▶ _Written task_:
Gather up the lines that contain "mode".

▶ _Raw data_:
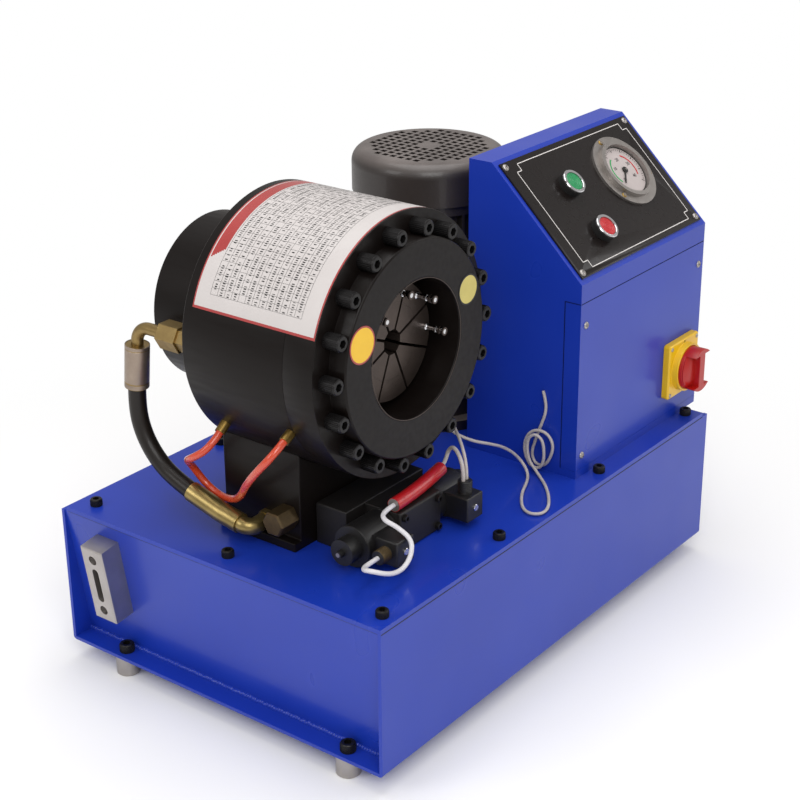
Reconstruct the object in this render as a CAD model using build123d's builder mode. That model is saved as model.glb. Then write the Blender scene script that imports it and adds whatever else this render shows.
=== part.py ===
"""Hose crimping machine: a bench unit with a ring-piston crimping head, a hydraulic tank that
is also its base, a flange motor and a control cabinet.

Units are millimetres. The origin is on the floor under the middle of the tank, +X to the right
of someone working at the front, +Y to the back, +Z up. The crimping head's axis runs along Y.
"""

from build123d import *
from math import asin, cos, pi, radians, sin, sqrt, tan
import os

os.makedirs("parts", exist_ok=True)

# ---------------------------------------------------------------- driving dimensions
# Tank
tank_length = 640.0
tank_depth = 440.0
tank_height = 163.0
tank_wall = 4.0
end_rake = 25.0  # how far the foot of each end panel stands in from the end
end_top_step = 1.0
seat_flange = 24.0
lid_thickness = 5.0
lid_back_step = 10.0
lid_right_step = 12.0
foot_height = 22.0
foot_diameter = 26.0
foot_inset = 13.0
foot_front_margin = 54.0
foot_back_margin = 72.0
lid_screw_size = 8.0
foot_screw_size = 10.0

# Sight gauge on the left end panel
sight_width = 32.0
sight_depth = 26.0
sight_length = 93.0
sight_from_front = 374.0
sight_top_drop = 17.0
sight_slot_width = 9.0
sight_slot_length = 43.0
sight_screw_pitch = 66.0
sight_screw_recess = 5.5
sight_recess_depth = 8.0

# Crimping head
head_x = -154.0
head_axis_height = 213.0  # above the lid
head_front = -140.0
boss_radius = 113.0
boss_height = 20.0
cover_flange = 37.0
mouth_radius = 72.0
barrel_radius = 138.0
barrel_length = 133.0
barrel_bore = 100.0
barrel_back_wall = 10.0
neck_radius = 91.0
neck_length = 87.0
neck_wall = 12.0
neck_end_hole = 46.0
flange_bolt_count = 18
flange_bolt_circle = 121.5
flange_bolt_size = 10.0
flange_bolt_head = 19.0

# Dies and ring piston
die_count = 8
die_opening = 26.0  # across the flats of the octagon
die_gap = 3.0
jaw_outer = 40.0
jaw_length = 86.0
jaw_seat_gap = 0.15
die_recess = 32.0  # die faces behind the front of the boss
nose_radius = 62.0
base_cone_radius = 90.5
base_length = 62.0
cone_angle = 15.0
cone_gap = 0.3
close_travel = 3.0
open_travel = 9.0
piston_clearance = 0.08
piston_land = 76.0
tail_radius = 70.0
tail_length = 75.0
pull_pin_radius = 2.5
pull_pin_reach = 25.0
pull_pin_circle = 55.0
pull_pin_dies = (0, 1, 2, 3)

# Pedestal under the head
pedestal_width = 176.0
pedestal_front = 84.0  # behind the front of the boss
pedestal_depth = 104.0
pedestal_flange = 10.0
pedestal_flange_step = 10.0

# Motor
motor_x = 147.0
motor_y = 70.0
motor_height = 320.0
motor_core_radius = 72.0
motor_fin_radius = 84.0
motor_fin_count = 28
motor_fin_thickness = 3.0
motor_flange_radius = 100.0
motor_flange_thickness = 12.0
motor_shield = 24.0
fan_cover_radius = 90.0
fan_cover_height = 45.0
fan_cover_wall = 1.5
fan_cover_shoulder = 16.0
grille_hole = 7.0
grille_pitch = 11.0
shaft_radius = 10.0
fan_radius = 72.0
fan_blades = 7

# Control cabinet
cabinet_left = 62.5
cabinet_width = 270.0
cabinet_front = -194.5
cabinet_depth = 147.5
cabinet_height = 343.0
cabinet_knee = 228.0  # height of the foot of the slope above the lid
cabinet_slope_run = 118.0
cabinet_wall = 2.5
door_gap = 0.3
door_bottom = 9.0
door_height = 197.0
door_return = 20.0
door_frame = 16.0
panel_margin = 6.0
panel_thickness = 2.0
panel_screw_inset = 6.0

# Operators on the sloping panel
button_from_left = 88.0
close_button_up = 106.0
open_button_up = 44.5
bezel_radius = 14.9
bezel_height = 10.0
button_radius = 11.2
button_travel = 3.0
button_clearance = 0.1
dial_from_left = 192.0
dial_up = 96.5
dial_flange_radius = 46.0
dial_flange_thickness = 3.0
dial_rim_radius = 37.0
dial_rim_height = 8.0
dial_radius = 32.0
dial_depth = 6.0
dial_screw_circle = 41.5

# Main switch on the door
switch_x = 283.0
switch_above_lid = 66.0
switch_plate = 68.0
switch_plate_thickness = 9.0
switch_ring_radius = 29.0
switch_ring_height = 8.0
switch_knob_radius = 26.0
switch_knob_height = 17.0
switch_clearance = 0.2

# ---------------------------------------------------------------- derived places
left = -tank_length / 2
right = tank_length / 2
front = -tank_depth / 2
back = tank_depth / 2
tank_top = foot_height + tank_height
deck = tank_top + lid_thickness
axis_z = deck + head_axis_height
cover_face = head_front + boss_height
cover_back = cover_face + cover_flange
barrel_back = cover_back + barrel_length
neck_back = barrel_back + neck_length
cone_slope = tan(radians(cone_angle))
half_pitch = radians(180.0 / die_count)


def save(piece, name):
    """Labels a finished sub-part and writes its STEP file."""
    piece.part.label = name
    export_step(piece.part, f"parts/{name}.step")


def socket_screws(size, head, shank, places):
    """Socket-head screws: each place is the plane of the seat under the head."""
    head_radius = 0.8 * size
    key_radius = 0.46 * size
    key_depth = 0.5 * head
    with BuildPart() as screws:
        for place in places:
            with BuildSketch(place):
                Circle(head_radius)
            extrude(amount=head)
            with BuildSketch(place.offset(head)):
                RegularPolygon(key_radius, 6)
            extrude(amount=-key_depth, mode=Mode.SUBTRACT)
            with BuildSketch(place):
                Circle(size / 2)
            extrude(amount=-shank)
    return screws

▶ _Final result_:
Reconstruct the object in this render as a CAD model using build123d's builder mode. That model is saved as model.glb. Then write the Blender scene script that imports it and adds whatever else this render shows.
            extrude(amount=-key_depth, mode=Mode.SUBTRACT)